[WORK TO DO]: Return the line containing "axle_cap();", the line containing "in imported if", and every line between them, exactly as they stand. Output nothing else.

[EXERCISE INPUT]:
•••••
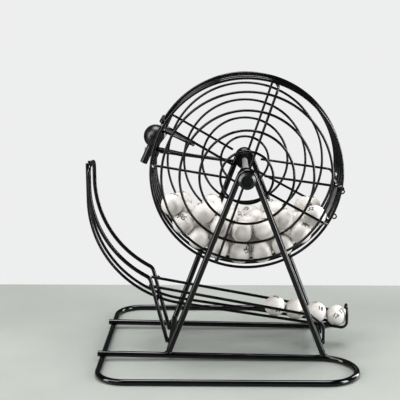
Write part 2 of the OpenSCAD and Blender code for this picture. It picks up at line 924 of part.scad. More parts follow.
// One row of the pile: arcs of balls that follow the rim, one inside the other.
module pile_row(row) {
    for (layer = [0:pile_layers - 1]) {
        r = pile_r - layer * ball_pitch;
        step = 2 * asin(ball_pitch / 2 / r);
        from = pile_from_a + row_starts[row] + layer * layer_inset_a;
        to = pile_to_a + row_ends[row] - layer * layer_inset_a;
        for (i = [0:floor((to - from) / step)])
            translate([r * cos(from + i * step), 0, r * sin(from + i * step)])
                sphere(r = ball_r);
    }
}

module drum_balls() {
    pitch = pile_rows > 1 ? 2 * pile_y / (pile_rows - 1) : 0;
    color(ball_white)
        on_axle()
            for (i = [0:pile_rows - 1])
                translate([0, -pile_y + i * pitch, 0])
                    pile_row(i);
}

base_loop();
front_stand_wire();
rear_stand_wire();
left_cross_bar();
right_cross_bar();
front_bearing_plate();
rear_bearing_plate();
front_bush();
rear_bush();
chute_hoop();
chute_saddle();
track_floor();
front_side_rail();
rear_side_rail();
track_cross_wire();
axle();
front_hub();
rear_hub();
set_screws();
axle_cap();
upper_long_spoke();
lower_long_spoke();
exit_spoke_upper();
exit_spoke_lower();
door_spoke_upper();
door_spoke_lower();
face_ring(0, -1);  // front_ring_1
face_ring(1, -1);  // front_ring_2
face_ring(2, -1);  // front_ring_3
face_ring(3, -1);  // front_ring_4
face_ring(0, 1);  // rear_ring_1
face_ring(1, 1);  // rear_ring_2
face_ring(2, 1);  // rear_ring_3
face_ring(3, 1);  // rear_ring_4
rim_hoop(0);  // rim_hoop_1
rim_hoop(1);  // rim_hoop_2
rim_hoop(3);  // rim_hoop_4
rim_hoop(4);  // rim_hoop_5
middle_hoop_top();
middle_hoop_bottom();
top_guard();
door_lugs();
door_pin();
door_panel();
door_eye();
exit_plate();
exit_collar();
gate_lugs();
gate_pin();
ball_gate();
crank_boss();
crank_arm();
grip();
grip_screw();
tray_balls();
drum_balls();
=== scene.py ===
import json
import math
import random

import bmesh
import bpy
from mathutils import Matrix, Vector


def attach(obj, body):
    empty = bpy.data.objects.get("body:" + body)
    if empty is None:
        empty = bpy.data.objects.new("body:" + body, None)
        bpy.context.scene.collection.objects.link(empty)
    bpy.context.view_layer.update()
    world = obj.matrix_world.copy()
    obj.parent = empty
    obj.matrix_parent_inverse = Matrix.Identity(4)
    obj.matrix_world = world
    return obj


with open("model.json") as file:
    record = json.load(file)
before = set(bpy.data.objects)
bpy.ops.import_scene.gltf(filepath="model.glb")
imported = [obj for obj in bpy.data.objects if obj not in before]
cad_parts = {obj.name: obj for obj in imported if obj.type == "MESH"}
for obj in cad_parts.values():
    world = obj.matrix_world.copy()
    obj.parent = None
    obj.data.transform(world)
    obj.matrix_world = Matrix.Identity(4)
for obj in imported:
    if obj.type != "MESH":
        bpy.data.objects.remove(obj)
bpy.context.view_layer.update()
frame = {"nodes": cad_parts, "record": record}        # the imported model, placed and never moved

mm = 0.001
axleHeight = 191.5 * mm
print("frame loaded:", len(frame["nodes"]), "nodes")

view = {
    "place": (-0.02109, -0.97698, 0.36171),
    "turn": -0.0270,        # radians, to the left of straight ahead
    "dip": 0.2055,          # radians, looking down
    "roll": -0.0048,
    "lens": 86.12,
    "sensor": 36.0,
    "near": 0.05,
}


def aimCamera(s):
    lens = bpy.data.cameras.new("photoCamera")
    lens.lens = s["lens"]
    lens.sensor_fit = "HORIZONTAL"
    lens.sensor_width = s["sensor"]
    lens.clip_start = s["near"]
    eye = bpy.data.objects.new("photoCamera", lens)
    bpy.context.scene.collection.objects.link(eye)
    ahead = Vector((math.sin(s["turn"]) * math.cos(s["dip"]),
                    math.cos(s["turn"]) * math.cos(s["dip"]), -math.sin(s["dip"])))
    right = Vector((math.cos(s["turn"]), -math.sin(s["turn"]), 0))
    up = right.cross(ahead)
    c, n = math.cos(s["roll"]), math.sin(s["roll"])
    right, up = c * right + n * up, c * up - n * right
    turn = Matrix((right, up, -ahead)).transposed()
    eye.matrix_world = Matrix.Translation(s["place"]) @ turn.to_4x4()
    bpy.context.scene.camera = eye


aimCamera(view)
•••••
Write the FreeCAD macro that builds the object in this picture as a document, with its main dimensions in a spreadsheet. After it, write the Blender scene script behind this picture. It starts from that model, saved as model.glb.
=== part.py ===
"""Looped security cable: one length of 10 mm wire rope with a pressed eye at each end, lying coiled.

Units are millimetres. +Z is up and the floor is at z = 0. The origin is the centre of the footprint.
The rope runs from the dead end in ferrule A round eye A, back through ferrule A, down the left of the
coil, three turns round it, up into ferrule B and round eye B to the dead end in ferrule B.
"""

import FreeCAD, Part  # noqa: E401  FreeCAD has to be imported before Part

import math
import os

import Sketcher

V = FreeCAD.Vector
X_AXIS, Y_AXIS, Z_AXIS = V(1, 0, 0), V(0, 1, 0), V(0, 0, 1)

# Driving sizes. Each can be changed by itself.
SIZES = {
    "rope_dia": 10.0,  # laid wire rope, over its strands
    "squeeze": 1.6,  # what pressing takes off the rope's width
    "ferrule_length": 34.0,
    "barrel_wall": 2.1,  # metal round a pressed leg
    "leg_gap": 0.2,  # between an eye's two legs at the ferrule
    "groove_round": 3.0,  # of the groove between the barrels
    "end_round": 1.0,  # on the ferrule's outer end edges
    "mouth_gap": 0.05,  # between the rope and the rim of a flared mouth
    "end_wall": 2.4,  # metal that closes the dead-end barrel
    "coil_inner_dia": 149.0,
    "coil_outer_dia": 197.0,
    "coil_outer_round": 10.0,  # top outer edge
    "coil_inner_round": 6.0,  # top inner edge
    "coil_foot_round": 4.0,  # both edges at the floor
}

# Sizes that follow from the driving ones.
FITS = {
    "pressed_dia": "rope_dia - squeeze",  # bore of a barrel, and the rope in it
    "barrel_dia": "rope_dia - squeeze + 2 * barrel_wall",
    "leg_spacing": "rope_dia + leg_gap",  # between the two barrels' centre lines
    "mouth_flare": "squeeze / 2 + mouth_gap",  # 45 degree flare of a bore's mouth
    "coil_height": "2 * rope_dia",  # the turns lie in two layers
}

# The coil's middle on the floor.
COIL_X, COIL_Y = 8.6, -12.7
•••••
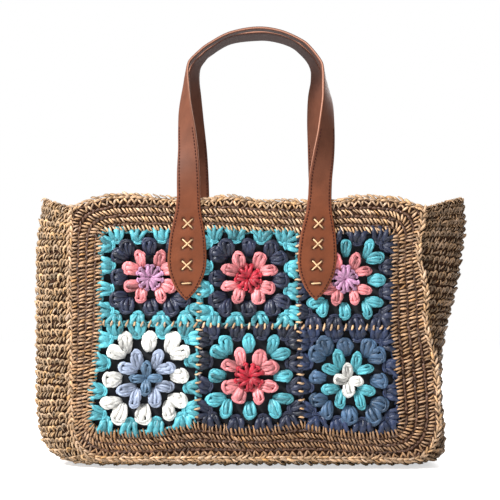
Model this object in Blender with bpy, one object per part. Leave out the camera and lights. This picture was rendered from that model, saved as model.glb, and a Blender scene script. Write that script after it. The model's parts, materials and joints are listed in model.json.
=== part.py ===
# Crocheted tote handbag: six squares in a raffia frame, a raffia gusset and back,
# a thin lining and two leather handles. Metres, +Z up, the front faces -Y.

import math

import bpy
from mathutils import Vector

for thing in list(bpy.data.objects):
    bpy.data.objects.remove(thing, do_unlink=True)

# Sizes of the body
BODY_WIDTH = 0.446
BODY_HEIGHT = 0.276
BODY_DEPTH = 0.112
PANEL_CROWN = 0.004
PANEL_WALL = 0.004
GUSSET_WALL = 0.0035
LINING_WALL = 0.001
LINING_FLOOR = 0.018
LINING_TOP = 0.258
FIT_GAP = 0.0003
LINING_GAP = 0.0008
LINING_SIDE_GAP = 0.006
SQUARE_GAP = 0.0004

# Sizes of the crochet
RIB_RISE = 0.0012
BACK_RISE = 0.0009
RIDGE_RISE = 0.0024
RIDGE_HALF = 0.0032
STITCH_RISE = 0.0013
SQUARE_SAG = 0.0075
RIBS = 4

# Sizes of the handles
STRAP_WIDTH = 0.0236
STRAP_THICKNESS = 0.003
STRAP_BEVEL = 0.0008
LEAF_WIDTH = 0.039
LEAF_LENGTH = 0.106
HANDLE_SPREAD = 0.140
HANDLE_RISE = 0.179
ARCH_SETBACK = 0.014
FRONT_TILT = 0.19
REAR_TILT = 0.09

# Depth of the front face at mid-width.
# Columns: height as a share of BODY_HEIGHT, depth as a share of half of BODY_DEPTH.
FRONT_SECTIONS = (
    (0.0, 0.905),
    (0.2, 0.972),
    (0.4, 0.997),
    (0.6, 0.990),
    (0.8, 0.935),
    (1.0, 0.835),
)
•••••
[OUTPUT BELOW]:
axle_cap();
upper_long_spoke();
lower_long_spoke();
exit_spoke_upper();
exit_spoke_lower();
door_spoke_upper();
door_spoke_lower();
face_ring(0, -1);  // front_ring_1
face_ring(1, -1);  // front_ring_2
face_ring(2, -1);  // front_ring_3
face_ring(3, -1);  // front_ring_4
face_ring(0, 1);  // rear_ring_1
face_ring(1, 1);  // rear_ring_2
face_ring(2, 1);  // rear_ring_3
face_ring(3, 1);  // rear_ring_4
rim_hoop(0);  // rim_hoop_1
rim_hoop(1);  // rim_hoop_2
rim_hoop(3);  // rim_hoop_4
rim_hoop(4);  // rim_hoop_5
middle_hoop_top();
middle_hoop_bottom();
top_guard();
door_lugs();
door_pin();
door_panel();
door_eye();
exit_plate();
exit_collar();
gate_lugs();
gate_pin();
ball_gate();
crank_boss();
crank_arm();
grip();
grip_screw();
tray_balls();
drum_balls();
=== scene.py ===
import json
import math
import random

import bmesh
import bpy
from mathutils import Matrix, Vector


def attach(obj, body):
    empty = bpy.data.objects.get("body:" + body)
    if empty is None:
        empty = bpy.data.objects.new("body:" + body, None)
        bpy.context.scene.collection.objects.link(empty)
    bpy.context.view_layer.update()
    world = obj.matrix_world.copy()
    obj.parent = empty
    obj.matrix_parent_inverse = Matrix.Identity(4)
    obj.matrix_world = world
    return obj


with open("model.json") as file:
    record = json.load(file)
before = set(bpy.data.objects)
bpy.ops.import_scene.gltf(filepath="model.glb")
imported = [obj for obj in bpy.data.objects if obj not in before]
cad_parts = {obj.name: obj for obj in imported if obj.type == "MESH"}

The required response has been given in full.